Add a big fat border: In some games, such as board games and the like, it’s more than possible to simply add an artistic border to the outer 8% of each edge of the screen. The border might represent celtic flourishes around your game board or other suitably present imagery. As long as none of your game elements (board or score charts) verge into these areas and your game play is simply – this is a perfectly adequate solution.
Let the user decide: If you need a detailed HUD at the edge of the screen, and you’re conscious of maximising the use of the playing field by making the HUD as slimline as possible, you might want to have a slider bar that sets the coordinates of all of your HUD elements. Quake 1 did something similar to accommodate all gamers (although, their options weren’t for overscan, just for low-pixel gamers). Having a slider bar set a value for the overscan and moving all of your HUD items in from the edge by a specific number of pixels is reasonably simple, as long as you code for it from the start.
A case study… Ikaroids
In closing, I wanted to give you an example of how we updated Ikaroids to make it fit the ‘title-safe’ area. First of all, here is an example screen shot from before we realised that we had a problem. The title-safe area is depicted in red.

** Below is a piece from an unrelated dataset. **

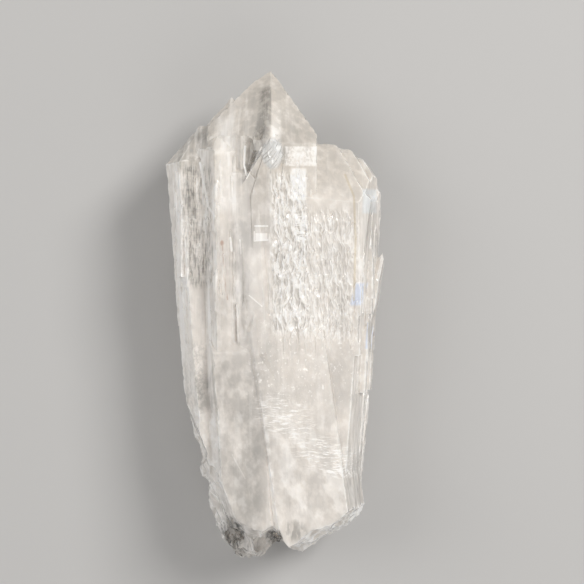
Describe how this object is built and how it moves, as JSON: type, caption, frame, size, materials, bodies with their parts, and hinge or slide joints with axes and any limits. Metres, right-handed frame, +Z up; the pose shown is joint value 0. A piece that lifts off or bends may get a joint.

In the above example, you can see that many of the HUD elements are not visible on all types of screens. The score for example is so much cropped you can’t really tell what the numbers should be. In the below example, you can see that we have rectified most of these problems. The elements are all understandable even at the worst case scenario. In this example there is minor cropping, but this is the worst that it should ever be. It’s also worth noting that we had to modify the camera too, so that the edge of the map was visible. Our original camera pan only a tiny amount outside of the level (so you couldn’t ever see the edge of the level if you had large overscan). We rectified this in the most recent version.